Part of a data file
-- start --

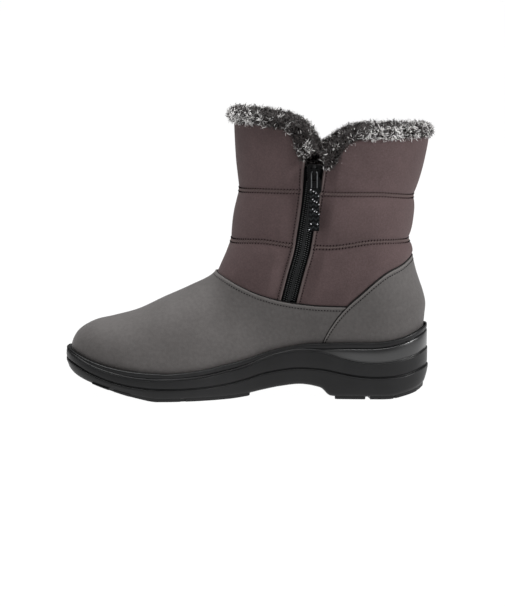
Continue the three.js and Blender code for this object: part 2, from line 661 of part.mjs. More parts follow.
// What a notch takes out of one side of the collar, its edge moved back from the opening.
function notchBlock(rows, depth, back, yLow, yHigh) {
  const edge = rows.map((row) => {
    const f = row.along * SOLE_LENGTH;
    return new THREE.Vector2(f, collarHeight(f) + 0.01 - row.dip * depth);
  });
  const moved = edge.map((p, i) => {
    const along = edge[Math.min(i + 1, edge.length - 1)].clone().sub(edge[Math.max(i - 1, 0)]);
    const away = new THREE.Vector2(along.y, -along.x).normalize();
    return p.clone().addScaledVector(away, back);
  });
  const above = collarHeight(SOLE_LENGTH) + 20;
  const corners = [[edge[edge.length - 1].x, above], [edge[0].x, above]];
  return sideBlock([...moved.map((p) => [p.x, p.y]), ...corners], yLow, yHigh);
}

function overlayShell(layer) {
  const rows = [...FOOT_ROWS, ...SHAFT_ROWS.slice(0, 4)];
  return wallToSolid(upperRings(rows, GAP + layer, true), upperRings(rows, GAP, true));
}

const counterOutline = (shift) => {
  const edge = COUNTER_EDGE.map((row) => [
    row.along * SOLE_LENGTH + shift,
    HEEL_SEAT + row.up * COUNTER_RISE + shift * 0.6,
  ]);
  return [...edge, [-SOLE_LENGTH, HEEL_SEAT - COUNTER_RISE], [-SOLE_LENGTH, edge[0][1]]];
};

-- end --
-- start --

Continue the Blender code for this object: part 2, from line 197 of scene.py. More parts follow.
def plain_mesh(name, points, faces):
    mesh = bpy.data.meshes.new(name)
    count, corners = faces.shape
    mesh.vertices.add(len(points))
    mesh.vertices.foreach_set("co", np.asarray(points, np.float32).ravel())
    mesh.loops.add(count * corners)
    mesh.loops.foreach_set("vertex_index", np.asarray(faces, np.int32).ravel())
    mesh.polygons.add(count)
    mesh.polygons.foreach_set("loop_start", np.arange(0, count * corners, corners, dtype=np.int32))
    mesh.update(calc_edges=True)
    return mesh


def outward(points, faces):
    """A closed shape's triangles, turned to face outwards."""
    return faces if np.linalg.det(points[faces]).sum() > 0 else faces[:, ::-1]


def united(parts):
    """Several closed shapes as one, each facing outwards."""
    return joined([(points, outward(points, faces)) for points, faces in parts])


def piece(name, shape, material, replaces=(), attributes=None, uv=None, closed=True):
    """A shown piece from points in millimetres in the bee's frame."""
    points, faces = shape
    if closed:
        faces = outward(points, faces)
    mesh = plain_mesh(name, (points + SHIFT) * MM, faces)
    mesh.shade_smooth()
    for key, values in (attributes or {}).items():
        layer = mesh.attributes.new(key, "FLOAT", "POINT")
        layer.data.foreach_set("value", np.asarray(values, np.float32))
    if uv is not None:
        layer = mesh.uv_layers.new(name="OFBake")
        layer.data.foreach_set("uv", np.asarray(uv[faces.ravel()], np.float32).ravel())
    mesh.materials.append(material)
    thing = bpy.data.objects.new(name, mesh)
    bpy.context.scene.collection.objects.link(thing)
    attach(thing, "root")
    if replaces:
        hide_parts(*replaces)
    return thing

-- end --

### What is expected
Find each line with the string "follow" and copy it out.

### Written reply
Continue the three.js and Blender code for this object: part 2, from line 661 of part.mjs. More parts follow.
Continue the Blender code for this object: part 2, from line 197 of scene.py. More parts follow.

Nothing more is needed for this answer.